JAVIER MILEI, Argentina’s president, swept into office on a promise to conquer inflation by slashing government spending. The scruffy-haired, chainsaw-wielding economist has not disappointed. Since taking office in December 2023 Mr Milei has cut government outlays by around 30% in real terms, by laying off more than 30,000 government workers, slashing energy and transport subsidies, suspending public-works projects and freezing state wages and pensions. The effect on inflation has been dramatic. On January 14th INDEC, the county’s statistics authority, reported that prices rose in December by just 2.7% month on month, down from 25.5% a year earlier.

Mr Milei’s economic management is a vast improvement on that of his predecessor. During the previous left-wing Peronist administration, the government won over voters by running up vast budget deficits. To cover the bill the central bank printed money, leading to sky-high inflation and a near-worthless peso. Price controls on food and housing led to shortages. Mr Milei has done away with such distortions. Although his shock-therapy approach has led to some short-term pain, macroeconomic conditions are now stabilising. Inflation is falling, budgets have flipped from deficits to surpluses, and the economy returned to growth in the third quarter of 2024. The country’s stockmarket is booming and measures of country risk are tumbling. Mr Milei promised the cuts would affect the state itself more than Argentina’s poorest citizens. Has he pulled it off?

A closer look at inflation numbers suggests that, despite smaller price rises, most Argentines are not yet better off than they were a year ago. An estimated 53% are now living in poverty, according to the Catholic University of Argentina, up from 42% in the second half of 2023. Consumer spending is down by 20% over the same period.

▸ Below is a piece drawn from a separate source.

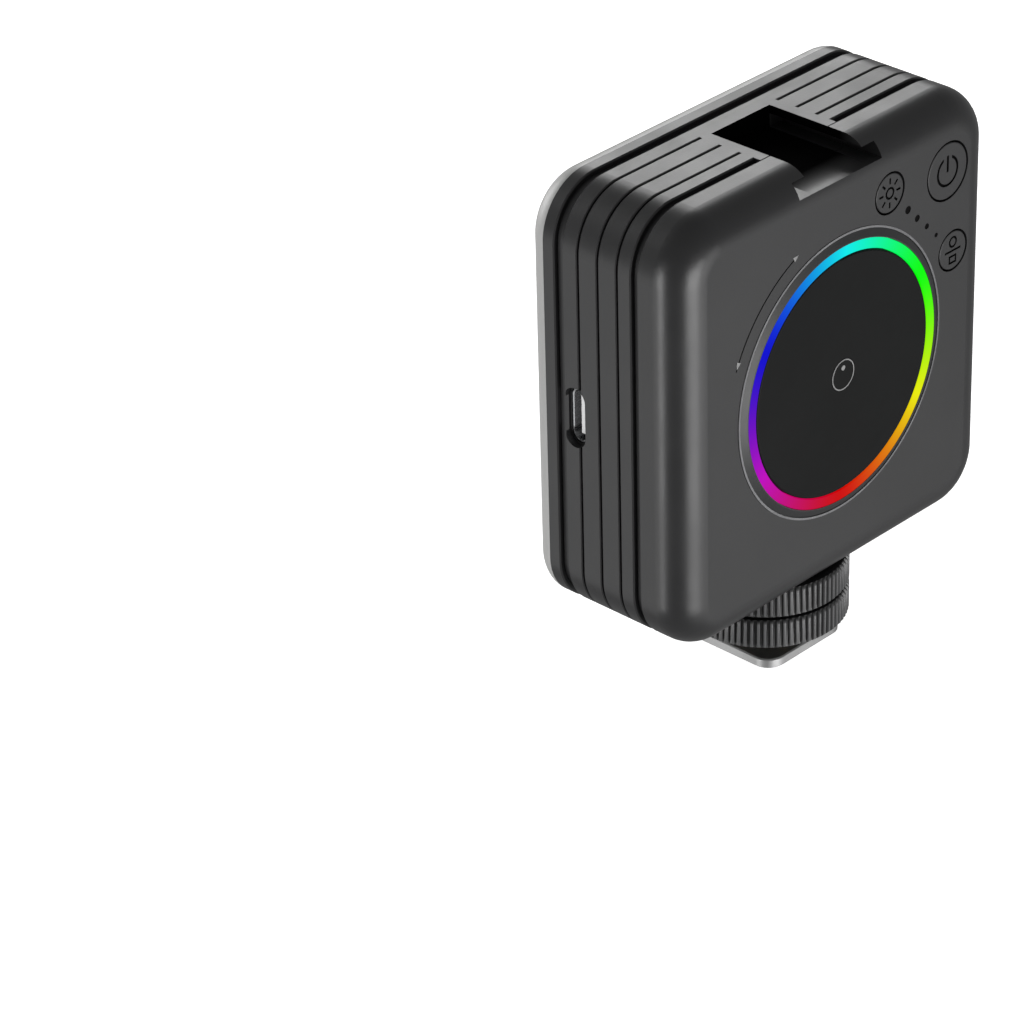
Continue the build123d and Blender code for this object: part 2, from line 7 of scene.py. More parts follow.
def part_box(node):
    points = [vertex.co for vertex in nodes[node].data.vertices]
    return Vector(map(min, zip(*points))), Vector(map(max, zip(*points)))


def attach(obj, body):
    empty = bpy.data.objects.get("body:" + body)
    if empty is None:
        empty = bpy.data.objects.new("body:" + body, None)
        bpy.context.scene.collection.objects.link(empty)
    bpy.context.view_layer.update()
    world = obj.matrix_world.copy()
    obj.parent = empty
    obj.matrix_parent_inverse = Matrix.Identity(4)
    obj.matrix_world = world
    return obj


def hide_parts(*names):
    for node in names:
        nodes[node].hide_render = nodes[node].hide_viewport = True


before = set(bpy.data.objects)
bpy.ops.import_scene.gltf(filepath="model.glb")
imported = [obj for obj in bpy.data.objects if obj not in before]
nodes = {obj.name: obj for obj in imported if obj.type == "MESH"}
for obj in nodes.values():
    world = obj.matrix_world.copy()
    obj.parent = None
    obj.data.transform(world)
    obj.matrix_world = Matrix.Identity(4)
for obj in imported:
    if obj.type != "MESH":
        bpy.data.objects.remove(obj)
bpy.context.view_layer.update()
mm = 0.001
print("frame loaded:", len(nodes), "CAD nodes")

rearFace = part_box("power_button")[1].y          # the keys are flush with the rear face
dialLow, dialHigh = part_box("dial")
bodyMiddle = (dialLow.z + dialHigh.z) / 2       # height of the dial's axis
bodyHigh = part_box("mid_housing")[1]


def linear(hexColour, alpha=1.0):
    # sRGB hex to the linear values that shaders use
    parts = [int(hexColour[i:i + 2], 16) / 255 for i in (1, 3, 5)]
    return tuple(c / 12.92 if c <= 0.04045 else ((c + 0.055) / 1.055) ** 2.4 for c in parts) + (alpha,)


def addNode(tree, kind, settings=None, links=None):
    # one node with its settings and its incoming links; a key is a property, a socket name or number
    node = tree.nodes.new(kind)
    for key, value in (settings or {}).items():
        if isinstance(key, str) and hasattr(node, key):
            setattr(node, key, value)
        else:
            node.inputs[key].default_value = value
    for key, source in (links or {}).items():
        tree.links.new(source, node.inputs[key])
    return node


def newMaterial(name, shaderSettings):
    material = bpy.data.materials.new(name)
    material.use_nodes = True
    tree = material.node_tree
    tree.nodes.clear()
    shader = addNode(tree, "ShaderNodeBsdfPrincipled", shaderSettings)
    addNode(tree, "ShaderNodeOutputMaterial", {}, {"Surface": shader.outputs["BSDF"]})
    return material, tree, shader


def perMetre(sizeMm):
    # noise scale whose cells are about this many millimetres across
    return 1 / (sizeMm * mm)


def dress(material, *names):
    for name in names:
        mesh = nodes[name].data
        mesh.materials.clear()
        mesh.materials.append(material)


def pick(thing, kind, test):
    # in edit mode, with only the vertices, edges or faces that pass the test selected
    bpy.ops.object.mode_set(mode="EDIT")
    bpy.ops.mesh.select_mode(type=kind)
    bpy.ops.mesh.select_all(action="DESELECT")
    bpy.ops.object.mode_set(mode="OBJECT")
    mesh = thing.data
    for part in {"VERT": mesh.vertices, "EDGE": mesh.edges, "FACE": mesh.polygons}[kind]:
        part.select = test(part)
    bpy.ops.object.mode_set(mode="EDIT")


def begin(addPrimitive, **settings):
    # the CAD nodes come in selected, so everything is deselected before a primitive is added
    bpy.ops.object.select_all(action="DESELECT")
    addPrimitive(**settings)
    return bpy.context.object


def applyModifier(thing, kind, **settings):
    modifier = thing.modifiers.new(kind.lower(), kind)
    for key, value in settings.items():
        setattr(modifier, key, value)
    bpy.ops.object.modifier_apply(modifier=modifier.name)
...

Construction activity is 29% lower than it was a year ago. Pensioners and construction workers have been particularly hard hit: a report by the Centre for Political Economy of Argentina, a think-tank, estimates that lower pensions and public-works spending together accounted for nearly half of Mr Milei’s cuts to government spending in 2024.

Although inflation has fallen, some essential goods upon which poorer households depend have shot up in price disproportionately since Mr Milei assumed office. Data from INDEC show that overall prices in greater Buenos Aires, for example, have climbed by 122% since Mr Milei took office. But the elimination of transport and energy subsidies means that bus and train fares have surged by more than 300% (albeit from a low baseline). Electricity and gas prices have rocketed by 430% during the same period. Other regions across the country have experienced similar increases.

The economic gloom could hobble Mr Milei’s reform efforts. The country still maintains strict currency controls to prop up the wobbly peso. Mr Milei has vowed to ease these restrictions and let the currency float. But first he wants to negotiate a loan with the IMF, a condition of which will probably be a new set of reforms. For now, Mr Milei remains popular: nearly half of Argentines support him, according to a recent survey by AtlasIntel, a pollster, even though just one in five rates the economy as “good”. But the public’s tolerance for weak growth, high unemployment and poverty will not last forever, even if inflation has been wrestled down.